William Barrett and how becoming a media junkie warps reality

Sep 24, 2006 17:25

I've been rereading William Barrett's Irrational Man: A Study in Existential Philosophy. In one of the first chapters (pp.31-2), he discusses Kierkegaard and his idea of the follower "at second hand" where one comes to rely more on the message than on what triggered the message in the first place. In his Fragments, Kierkegaard refers to the state of Christianity and how Christians of his day were less concerned with faith -- the belief in the event of the concrete birth of the son of God, than they were with nitpicking and squabbling over the assortment of paperwork (e.g. the bible, church documents, etc.) that followed and the various interpretations of the event. (My apologies for the rough and lousy skimming over of Kierkegaard.) So Barrett refers to Kierkegaard and compares journalism to this same paperwork reporting the event. He writes that "journalism enables people to deal with life more and more at second hand" and that

"information usually consists of half-truths and 'knowledgeability' becomes a substitute for real knowledge.

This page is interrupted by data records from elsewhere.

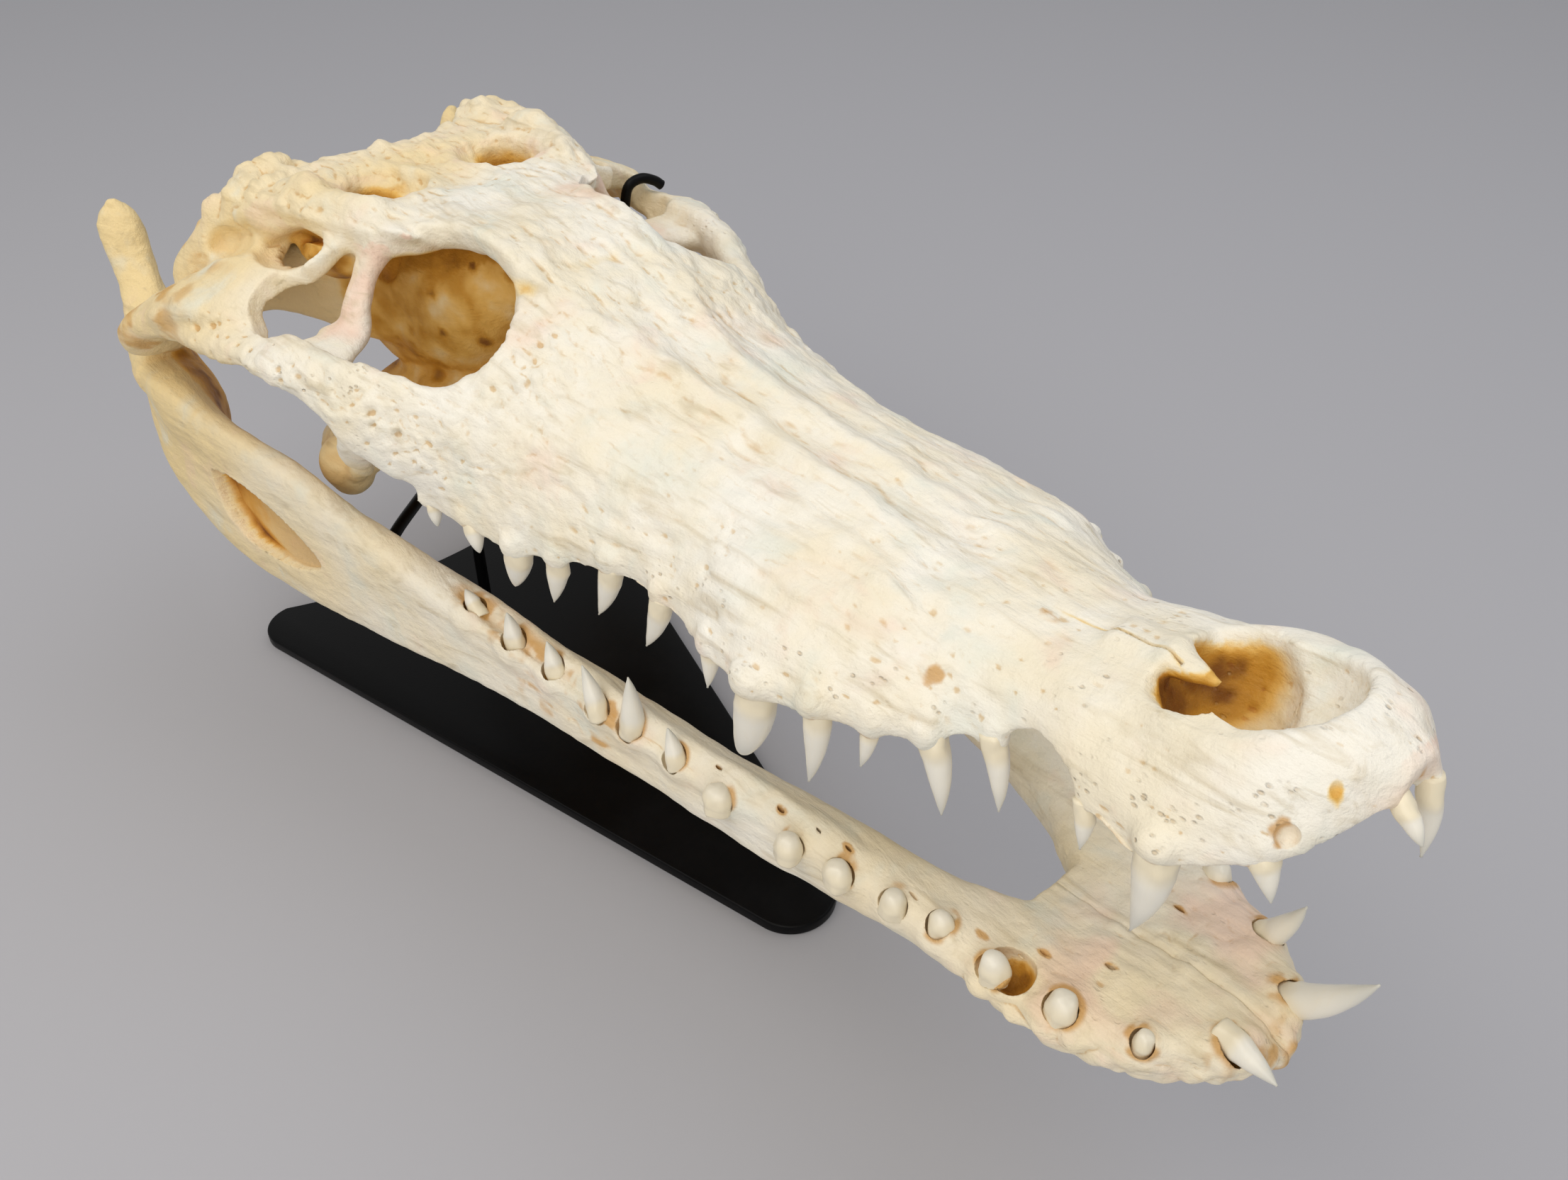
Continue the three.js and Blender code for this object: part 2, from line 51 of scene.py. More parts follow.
# voxel sizes, depths and heights in mm, and the most triangles a piece may have
craniumShape = {
    "voxel": 1.3, "fineVoxel": 1.2, "hollowVoxel": 1.5, "evened": 5, "toothBoss": 0.2, "gumDip": 1.0, "unevenness": 1.5,
    "deepPits": 3.4, "tablePits": 0.8, "gumPores": 1.0, "grain": 0.65, "cutAt": 190, "triangles": 385000,
}
jawShape = {
    "voxel": 1.0, "evened": 4, "socketGap": 1.2, "socketDepth": 7, "windowDepth": 15.5, "windowSlope": 11,
    "toothBoss": 0.4, "grain": 0.28, "chinPores": 0.7, "cutAt": 0.15, "triangles": 190000,
}
# root below the socket's rim in mm, bend as a share of the length, stoutness, and the mesh round and along a tooth
toothShape = {"sunk": 5.5, "bend": 0.055, "stout": 1.08, "sides": 28, "rings": 30, "waves": 0.1}
# plate seen from above as a triangle with rounded corners, and the radii of the rods, in mm
stand = {
    "nose": 342.7, "halfAngle": 14.77, "tip": 260.5, "back": -70, "corner": 18, "hollow": 34, "thickness": 6,
    "bevel": 1.1, "rod": 3.1, "arm": 2.8, "hook": 2.4, "post": 2.0, "armHeight": 124.0,
}
both = (1, -1)

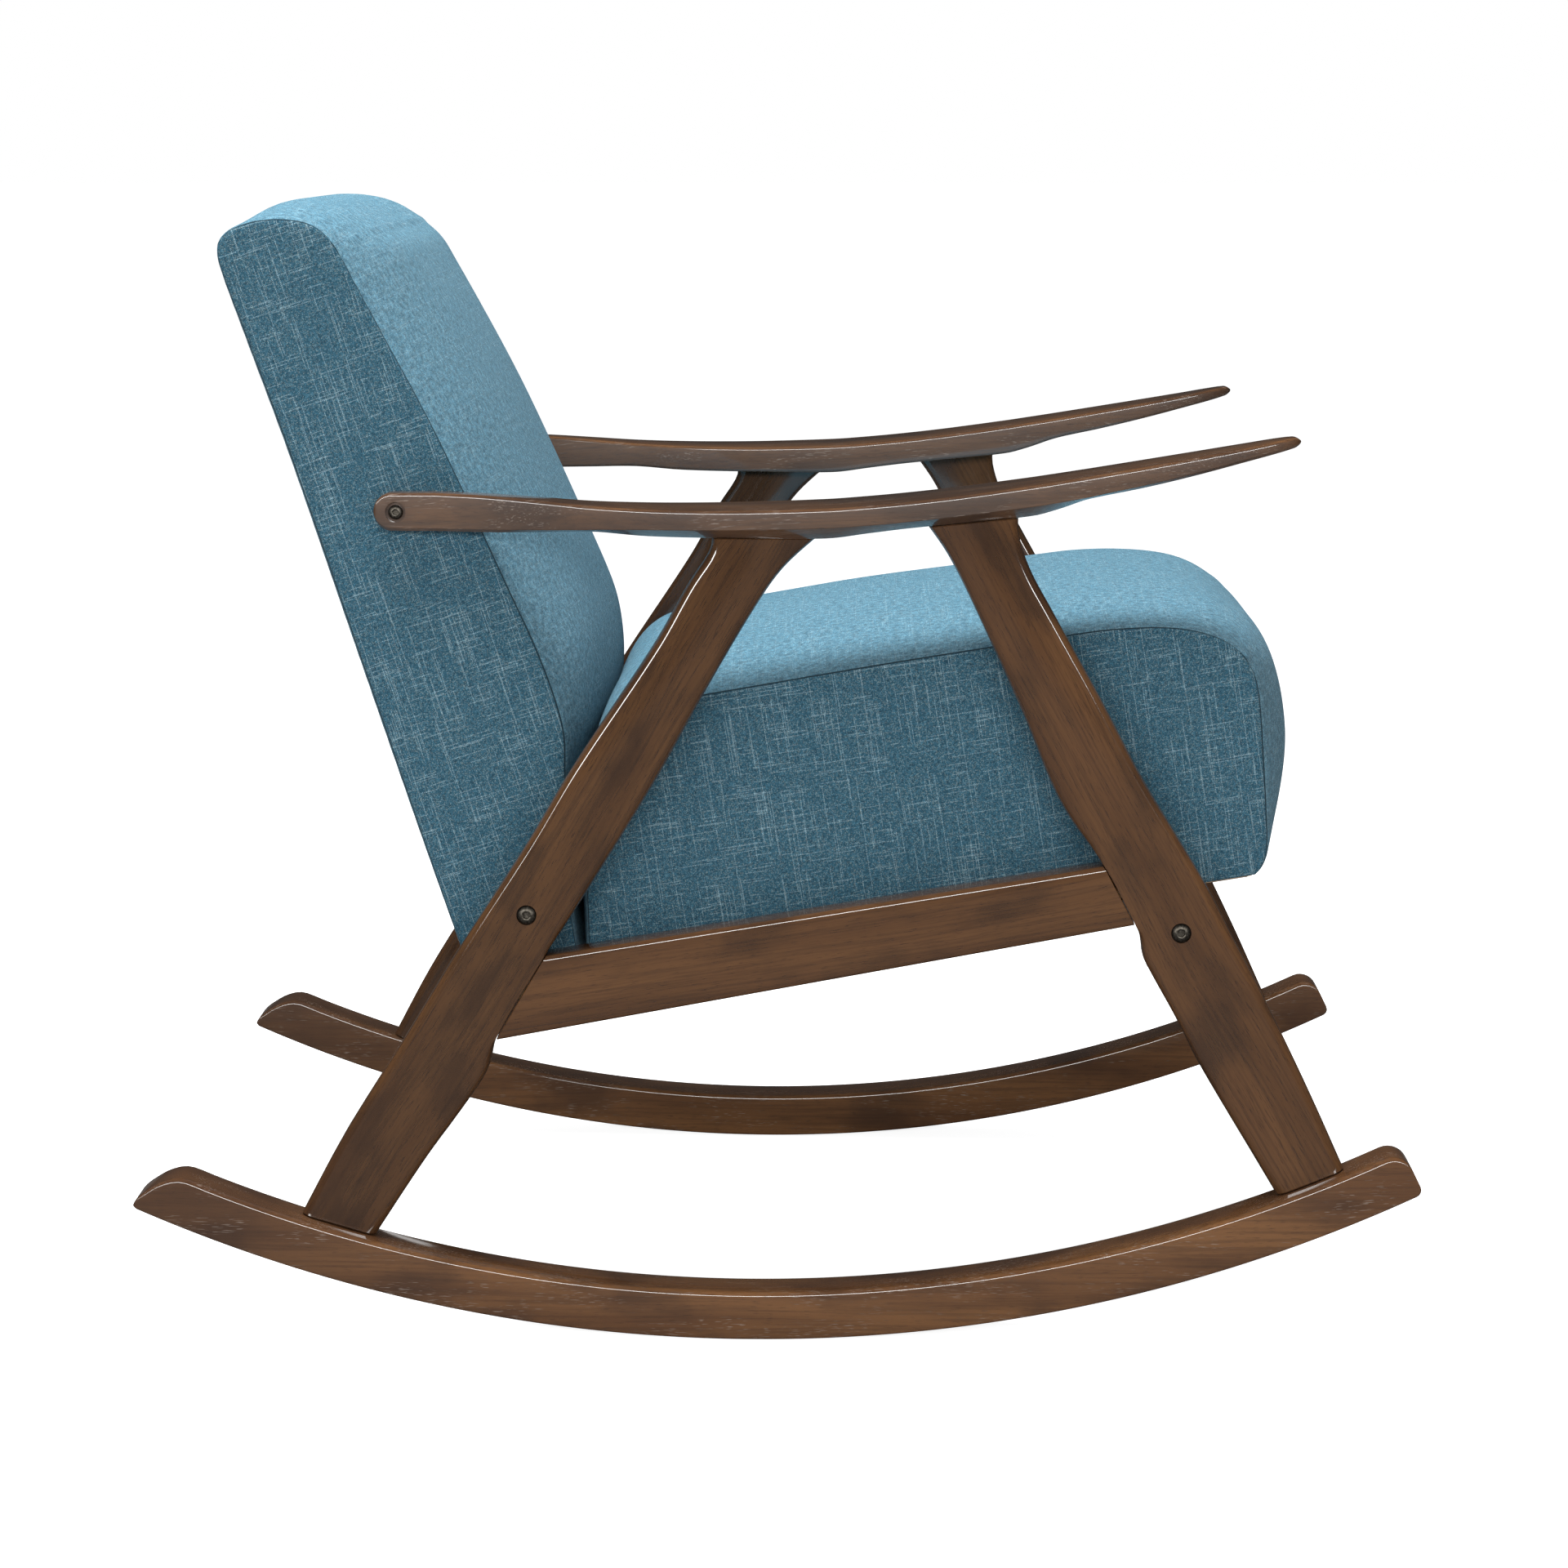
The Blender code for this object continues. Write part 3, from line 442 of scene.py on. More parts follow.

Moreover, popular journalism has be now extended its operations into what were previously considered the strongholds of culture--religion, art, philosophy. Everyman walks around with a pocket digest of culture in his head. The more competent and streamlined journalism becomes, the greater its threat to the public mind-- particularly in a country like the United States. It becomes more and more difficult to distinguish the secondhand from the real thing, until most people end by forgetting there is such a distinction. The very success of technique engenders a whole style of life for the period, which subsists purely on externals. What lies behind those externals--the human person, in its uniquness and its totality--dwindles to a shadow and a ghost."

(Forgive my lack of HTML know-how so that I can't block-quote properly.)